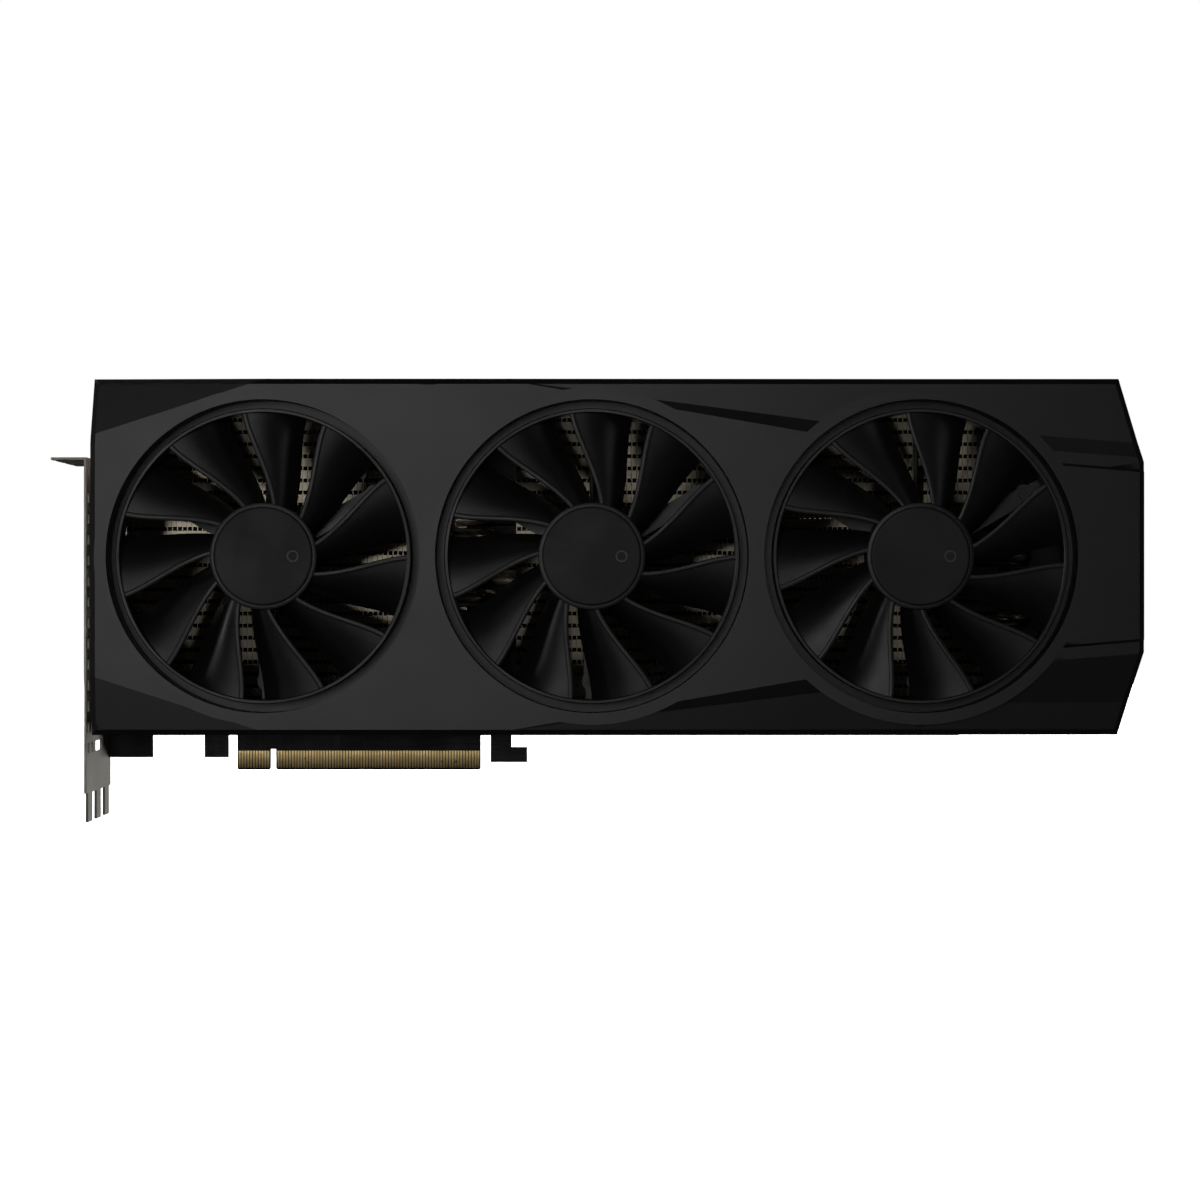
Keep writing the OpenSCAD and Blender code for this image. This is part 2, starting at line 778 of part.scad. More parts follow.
// Points in two layers, front then back, and the triangles that close them
blade_points = [
    for (back = [0, 1], i = [0 : rows], j = [0 : cols]) blade_point(i / rows, j / cols, back)
];
function corner(i, j, back) = back * (rows + 1) * (cols + 1) + i * (cols + 1) + j;
function quad(a, b, c, d) = [[a, c, b], [a, d, c]];
blade_faces = concat(
    [for (i = [0 : rows - 1], j = [0 : cols - 1]) each quad(
        corner(i, j, 0), corner(i, j + 1, 0), corner(i + 1, j + 1, 0), corner(i + 1, j, 0))],
    [for (i = [0 : rows - 1], j = [0 : cols - 1]) each quad(
        corner(i, j, 1), corner(i + 1, j, 1), corner(i + 1, j + 1, 1), corner(i, j + 1, 1))],
    [for (i = [0 : rows - 1]) each quad(
        corner(i, 0, 0), corner(i + 1, 0, 0), corner(i + 1, 0, 1), corner(i, 0, 1))],
    [for (i = [0 : rows - 1]) each quad(
        corner(i, cols, 0), corner(i, cols, 1), corner(i + 1, cols, 1), corner(i + 1, cols, 0))],
    [for (j = [0 : cols - 1]) each quad(
        corner(0, j, 0), corner(0, j, 1), corner(0, j + 1, 1), corner(0, j + 1, 0))],
    [for (j = [0 : cols - 1]) each quad(
        corner(rows, j, 0), corner(rows, j + 1, 0), corner(rows, j + 1, 1), corner(rows, j, 1))]
);

// The hub's cup, turned about the fan's axis, with the shaft's boss inside; h runs to the front
module hub_cup() {
    h_front = y_hub_rear - y_hub;
    h_wall = y_hub_rear - y_hub_wall;
    h_boss = y_hub_rear - y_boss;
    h_shaft = h_front - 0.8;
    inner = hub_r - hub_wall;
    rotate_extrude() polygon([
        [0, h_shaft], [shaft_r, h_shaft], [shaft_r, h_boss], [3.6, h_boss], [3.6, h_wall],
        [inner, h_wall], [inner, 0], [hub_r, 0], [hub_r, h_front - 0.8],
        [hub_r - hub_chamfer, h_front], [0, h_front]
    ]);
}

module impeller(n) {
    color("#1b1c1e")
    translate([fan_x(n), 0, fan_z]) {
        translate([0, y_hub_rear, 0]) rotate([90, 0, 0]) hub_cup();
        difference() {
            rod_y(0, 0, y_ring, ring_r);
            rod_y(0, 0, [y_ring[0] - over, y_ring[1] + over], ring_r - ring_t);
        }
        for (k = [0 : blades - 1]) rotate([0, -k * 360 / blades - fan_turn[n - 1], 0])
            polyhedron(points = blade_points, faces = blade_faces);
    }
}

// Thin disc on the hub, with a small raised ring off its centre
module cap(n) {
    color("#17181a")
    translate([fan_x(n), 0, fan_z]) {
        rod_y(0, 0, [y_cap, y_hub], hub_r - hub_chamfer - 0.2);
        difference() {
            rod_y(9.9, 0, [y_cap - 0.15, y_cap + 0.1], 2.1);
            rod_y(9.9, 0, [y_cap - over, y_cap], 1.5);
        }
    }
}

module shaft(n) {
    color("#a9abae") rod_y(fan_x(n), fan_z, [y_hub + 0.8, y_shaft_rear], shaft_r);
}

module magnet(n) {
    color("#3c3a38")
    difference() {
        rod_y(fan_x(n), fan_z, y_magnet, hub_r - hub_wall);
        rod_y(fan_x(n), fan_z, y_magnet + [-over, over], hub_r - hub_wall - magnet_t);
    }
}

module fan_frame(n) {
    color("#161719")
    difference() {
        union() {
            rod_y(fan_x(n), fan_z, y_base, 17);
            rod_y(fan_x(n), fan_z, [y_tube, y_base[1]], tube_r);
            for (a = arm_angles) {
                at = ring_xz(fan_x(n), fan_z, arm_r, a);
                rod_y(at[0], at[1], y_base, 3.4);
                translate([fan_x(n), 0, fan_z]) rotate([0, -a, 0])
                    block([15, arm_r], y_base, [-2.8, 2.8]);
            }
        }
        rod_y(fan_x(n), fan_z, [y_tube - over, y_base[0]], bearing_r);
        for (a = arm_angles) {
            at = ring_xz(fan_x(n), fan_z, arm_r, a);
            rod_y(at[0], at[1], [y_base[0] - over, 0], 1.1);
        }
    }
}

module bearing(n) {
    color("#a8854a")
    difference() {
        rod_y(fan_x(n), fan_z, y_bearing, bearing_r);
        rod_y(fan_x(n), fan_z, y_bearing + [-over, over], shaft_r + shaft_gap);
    }
}

module stator(n) {
    color("#6d6f72")
    translate([fan_x(n), 0, fan_z]) difference() {
        union() {
            rod_y(0, 0, y_stator, yoke_r);
            for (k = [0 : poles - 1]) rotate([0, k * 360 / poles, 0]) {
                block([yoke_r - 1.6, 12.4], y_stator, [-tooth_w, tooth_w]);
                intersection() {
                    rod_y(0, 0, y_stator, stator_r);
                    block([12.2, 15], y_stator, [-5.4, 5.4]);
                }
            }
        }
        rod_y(0, 0, y_stator + [-over, over], tube_r);
    }
}

// A coil round each pole
module windings(n) {
    color("#b0652c")
    translate([fan_x(n), 0, fan_z])
        for (k = [0 : poles - 1]) rotate([0, k * 360 / poles, 0]) difference() {
            block([7.4, 12], y_coil, [-tooth_w - 1.3, tooth_w + 1.3]);
            block([7, 12.5], y_stator, [-tooth_w, tooth_w]);
        }
}

// ---- Assembly ----

front_shroud();
back_plate();
io_bracket();
circuit_board();
edge_contacts();
gpu_package();
gpu_die();
memory_chips();
power_stages();
power_chokes();
capacitors();
power_sockets();
power_pins();
fan_header();
hdmi_socket();
for (n = [1 : 3])
    display_socket(n);
socket_tongues();
switch_housing();
switch_slider();
cold_plate();
heat_pipes();
fin_stack_main();
fin_stack_tail();
memory_plate();
thermal_pads();
retention_plate();
retention_screws();
back_plate_screws();
shroud_screws();
bracket_screws();
fan_screws();
fan_leads();
for (n = [1 : 3]) {
    impeller(n);
    cap(n);
    shaft(n);
    magnet(n);
    fan_frame(n);
    bearing(n);
    stator(n);
    windings(n);
}
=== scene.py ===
"""Looks of the graphics card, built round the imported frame.

Blender works in metres; the shapes here are drawn in millimetres and scaled by MM.
X runs to the tail, Z up, and the fans face -Y.
"""
import json
import math

import bmesh
import bpy
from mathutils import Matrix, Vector


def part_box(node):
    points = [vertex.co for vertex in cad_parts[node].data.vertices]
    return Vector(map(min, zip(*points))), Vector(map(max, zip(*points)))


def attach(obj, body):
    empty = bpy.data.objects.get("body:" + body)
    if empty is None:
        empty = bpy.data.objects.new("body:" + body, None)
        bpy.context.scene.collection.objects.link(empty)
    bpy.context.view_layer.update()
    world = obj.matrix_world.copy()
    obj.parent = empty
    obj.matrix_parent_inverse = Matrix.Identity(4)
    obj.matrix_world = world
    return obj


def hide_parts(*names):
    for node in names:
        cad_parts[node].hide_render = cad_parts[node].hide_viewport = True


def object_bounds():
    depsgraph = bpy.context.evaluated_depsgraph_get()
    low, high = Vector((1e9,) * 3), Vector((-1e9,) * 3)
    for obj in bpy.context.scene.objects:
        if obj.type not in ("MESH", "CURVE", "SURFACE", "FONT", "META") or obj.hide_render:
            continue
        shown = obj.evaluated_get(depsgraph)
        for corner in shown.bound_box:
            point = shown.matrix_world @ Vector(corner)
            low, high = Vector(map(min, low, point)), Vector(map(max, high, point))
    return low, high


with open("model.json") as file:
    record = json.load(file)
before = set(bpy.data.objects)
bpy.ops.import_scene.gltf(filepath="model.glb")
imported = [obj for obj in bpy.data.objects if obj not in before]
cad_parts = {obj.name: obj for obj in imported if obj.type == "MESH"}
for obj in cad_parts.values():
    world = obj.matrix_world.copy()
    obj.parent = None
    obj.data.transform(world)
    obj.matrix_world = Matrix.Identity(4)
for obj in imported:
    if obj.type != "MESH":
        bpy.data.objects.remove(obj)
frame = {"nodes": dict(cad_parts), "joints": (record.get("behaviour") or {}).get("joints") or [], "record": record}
cad_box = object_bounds()

MM = 0.001
SLOT_OF = {s["node"]: s["material_slot"] for s in frame["record"]["subparts"]}
BODY_OF = {
    node: body
    for body, nodes in frame["record"]["behaviour"]["bodies"].items()
    for node in nodes
}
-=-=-
▸ **Problem requirements**
Only the lines from the one containing "in imported if" through the one containing "bpy.data.objects.remove(obj)" are to be extracted, exactly as they appear, with both ends included.

▸ **Problem solution**
cad_parts = {obj.name: obj for obj in imported if obj.type == "MESH"}
for obj in cad_parts.values():
    world = obj.matrix_world.copy()
    obj.parent = None
    obj.data.transform(world)
    obj.matrix_world = Matrix.Identity(4)
for obj in imported:
    if obj.type != "MESH":
        bpy.data.objects.remove(obj)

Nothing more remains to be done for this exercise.